___ INFORMATION SUPPLIED

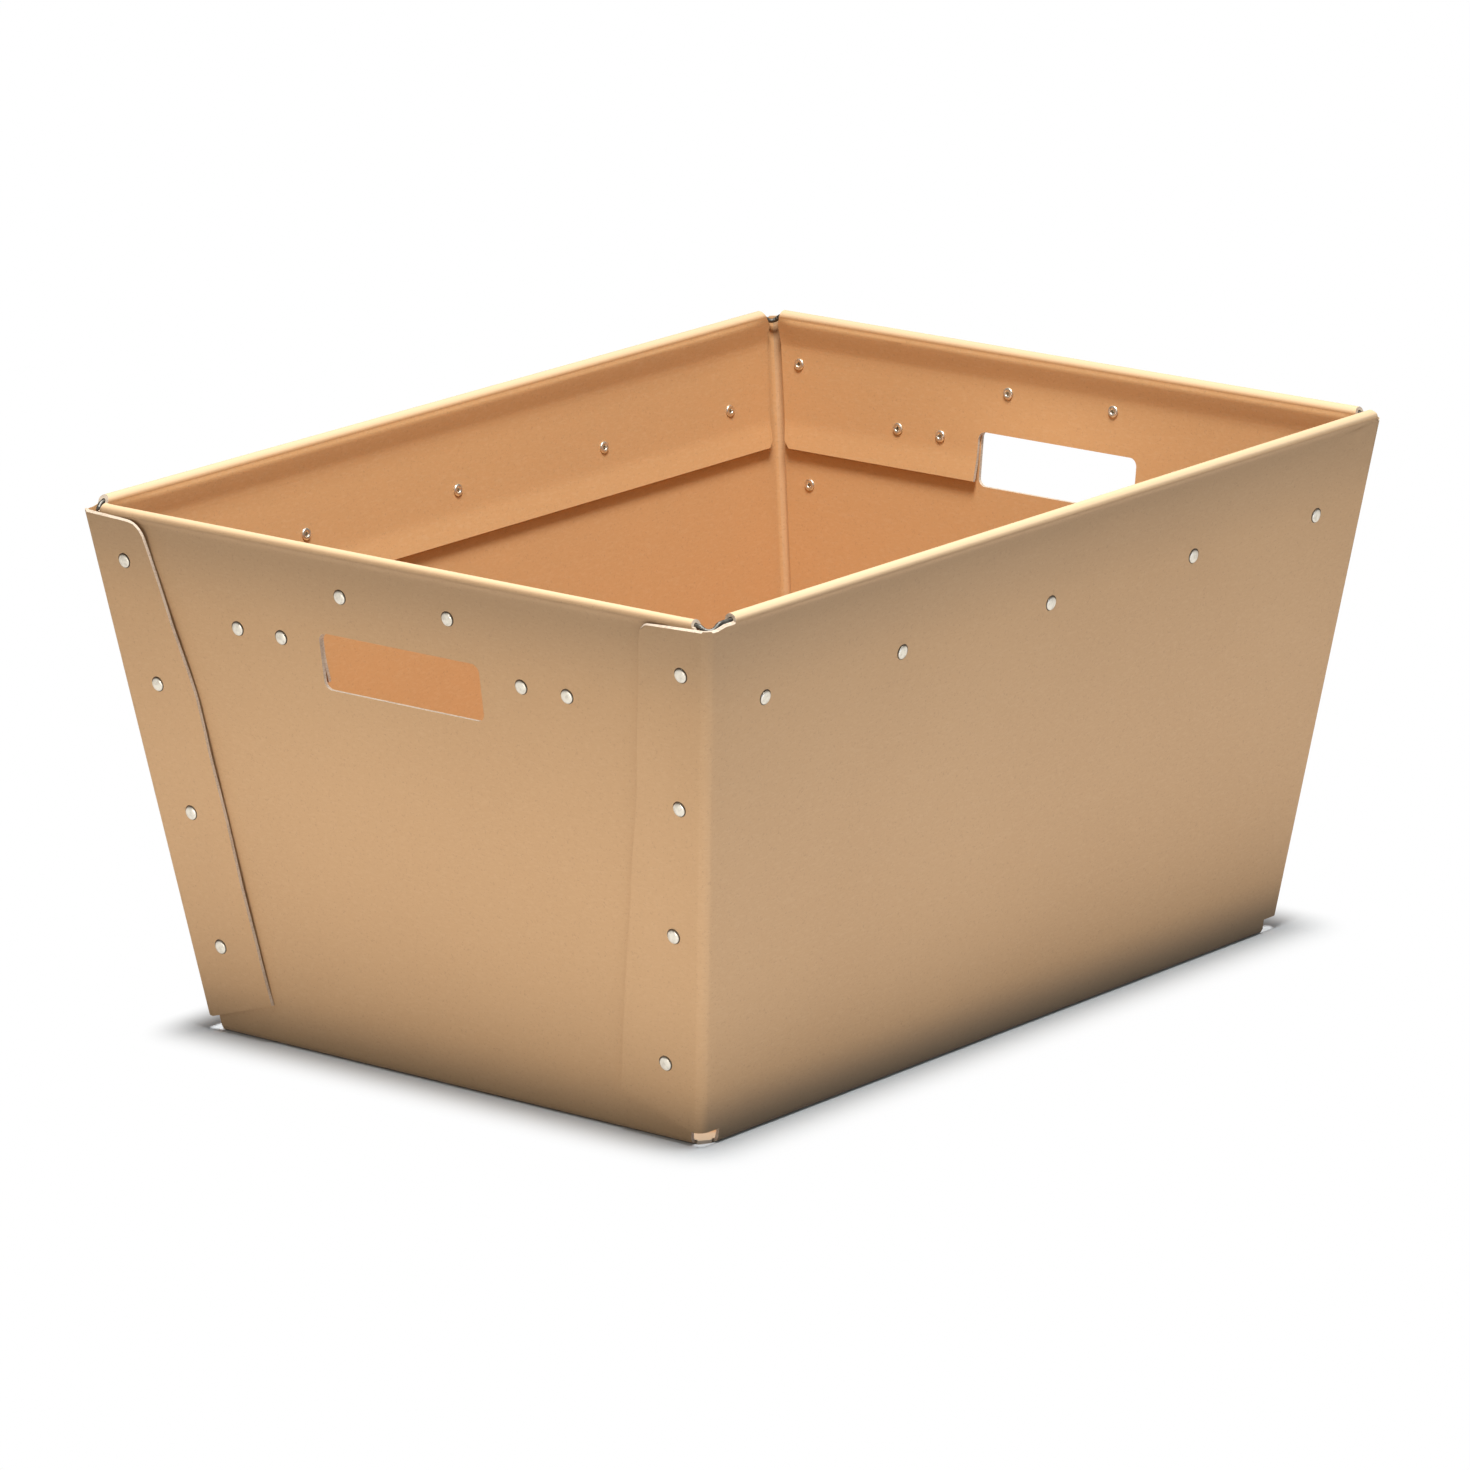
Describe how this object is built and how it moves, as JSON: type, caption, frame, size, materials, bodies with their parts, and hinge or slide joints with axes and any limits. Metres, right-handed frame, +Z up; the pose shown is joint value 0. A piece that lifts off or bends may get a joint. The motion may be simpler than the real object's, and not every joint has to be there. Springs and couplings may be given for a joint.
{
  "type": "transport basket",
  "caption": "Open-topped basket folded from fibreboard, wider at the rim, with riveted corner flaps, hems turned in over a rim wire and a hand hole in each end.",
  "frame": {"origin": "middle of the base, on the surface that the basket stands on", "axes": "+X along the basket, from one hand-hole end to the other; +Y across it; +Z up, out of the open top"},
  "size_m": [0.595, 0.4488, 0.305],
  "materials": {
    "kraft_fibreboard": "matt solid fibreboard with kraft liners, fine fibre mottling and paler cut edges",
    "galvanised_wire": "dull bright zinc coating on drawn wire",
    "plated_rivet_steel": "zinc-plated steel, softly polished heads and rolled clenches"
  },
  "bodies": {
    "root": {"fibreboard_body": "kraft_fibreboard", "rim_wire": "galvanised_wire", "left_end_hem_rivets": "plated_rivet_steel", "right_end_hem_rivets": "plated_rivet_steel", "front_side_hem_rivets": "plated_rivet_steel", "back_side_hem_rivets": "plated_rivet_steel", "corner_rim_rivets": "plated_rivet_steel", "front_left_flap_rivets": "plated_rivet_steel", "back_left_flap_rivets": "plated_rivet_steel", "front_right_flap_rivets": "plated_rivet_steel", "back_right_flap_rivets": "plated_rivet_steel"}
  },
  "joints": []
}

______

### EXERCISE OBJECTIVE
Your task is to repeat every line exactly.

### SOLUTION FOR THIS PROBLEM
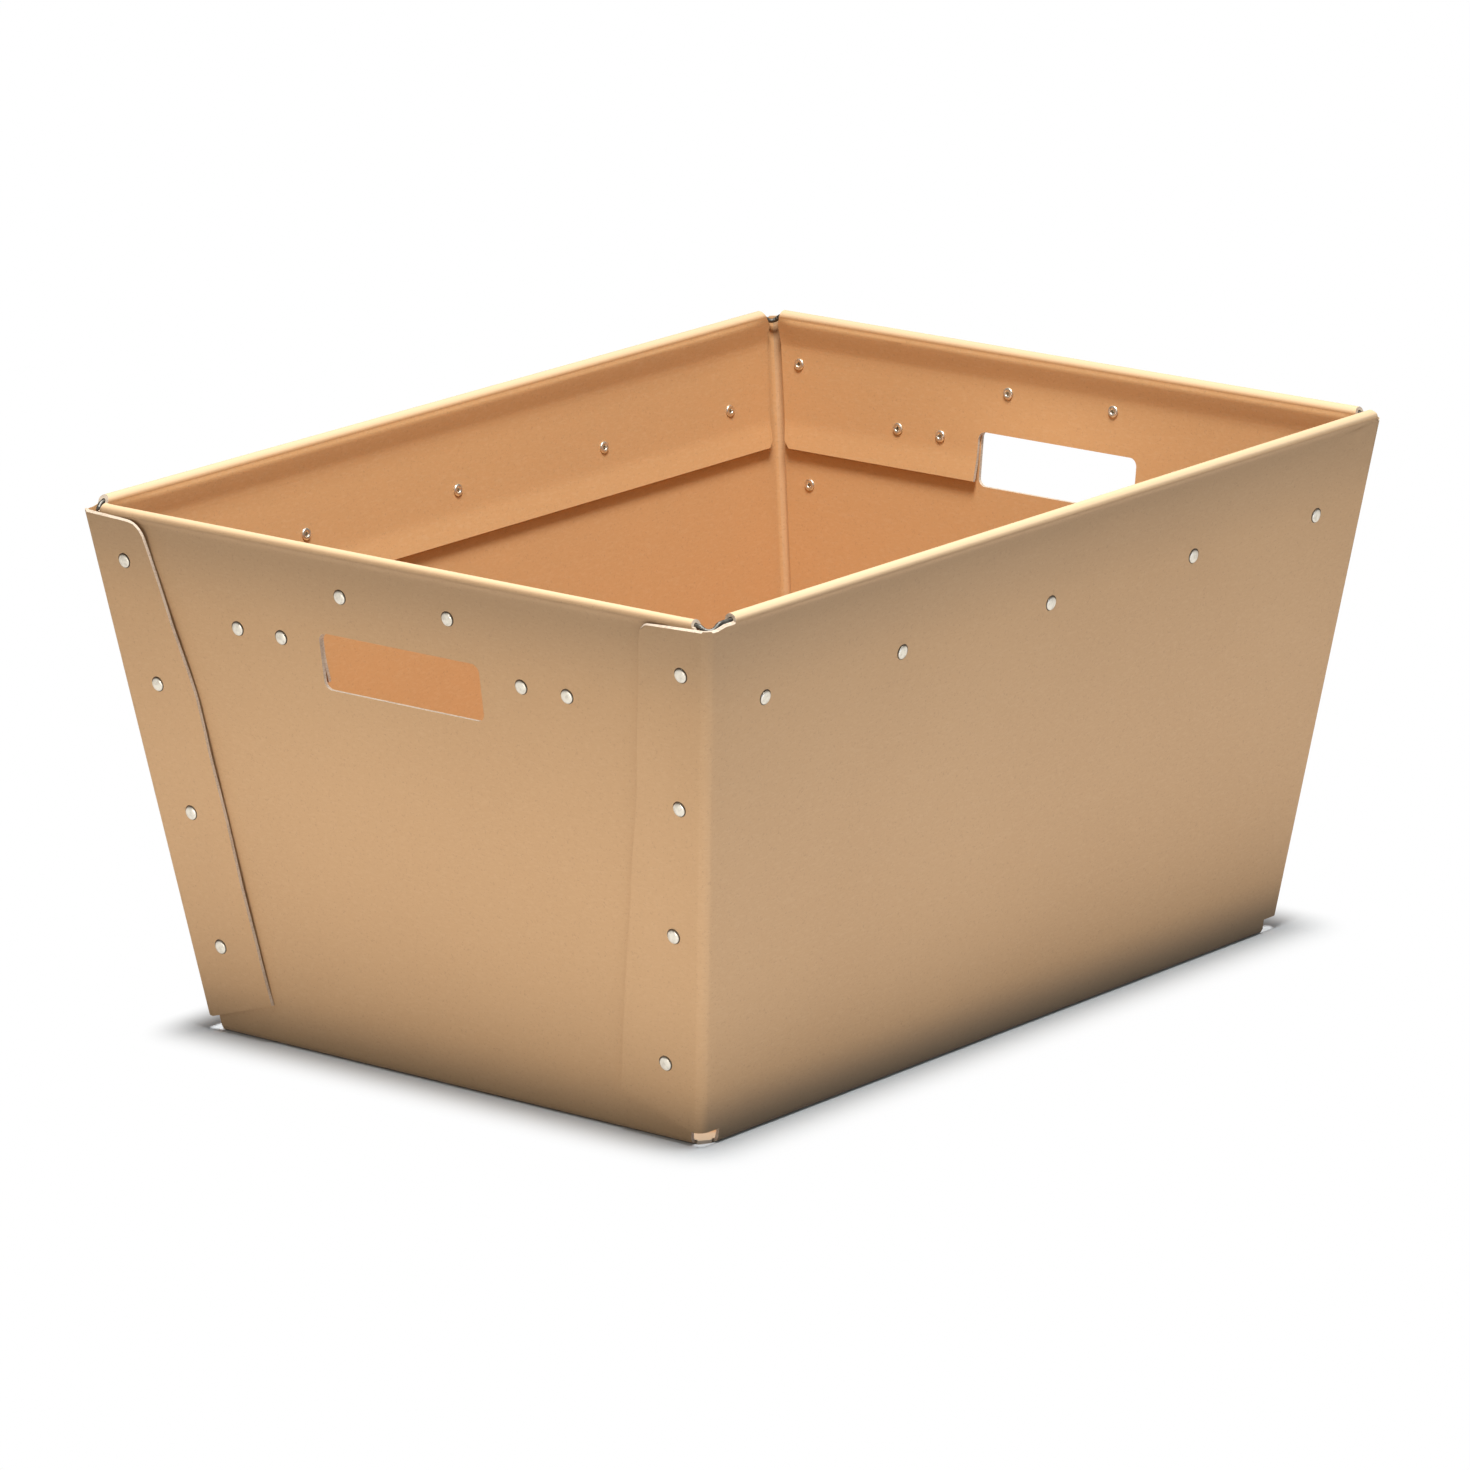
Describe how this object is built and how it moves, as JSON: type, caption, frame, size, materials, bodies with their parts, and hinge or slide joints with axes and any limits. Metres, right-handed frame, +Z up; the pose shown is joint value 0. A piece that lifts off or bends may get a joint. The motion may be simpler than the real object's, and not every joint has to be there. Springs and couplings may be given for a joint.
{
  "type": "transport basket",
  "caption": "Open-topped basket folded from fibreboard, wider at the rim, with riveted corner flaps, hems turned in over a rim wire and a hand hole in each end.",
  "frame": {"origin": "middle of the base, on the surface that the basket stands on", "axes": "+X along the basket, from one hand-hole end to the other; +Y across it; +Z up, out of the open top"},
  "size_m": [0.595, 0.4488, 0.305],
  "materials": {
    "kraft_fibreboard": "matt solid fibreboard with kraft liners, fine fibre mottling and paler cut edges",
    "galvanised_wire": "dull bright zinc coating on drawn wire",
    "plated_rivet_steel": "zinc-plated steel, softly polished heads and rolled clenches"
  },
  "bodies": {
    "root": {"fibreboard_body": "kraft_fibreboard", "rim_wire": "galvanised_wire", "left_end_hem_rivets": "plated_rivet_steel", "right_end_hem_rivets": "plated_rivet_steel", "front_side_hem_rivets": "plated_rivet_steel", "back_side_hem_rivets": "plated_rivet_steel", "corner_rim_rivets": "plated_rivet_steel", "front_left_flap_rivets": "plated_rivet_steel", "back_left_flap_rivets": "plated_rivet_steel", "front_right_flap_rivets": "plated_rivet_steel", "back_right_flap_rivets": "plated_rivet_steel"}
  },
  "joints": []
}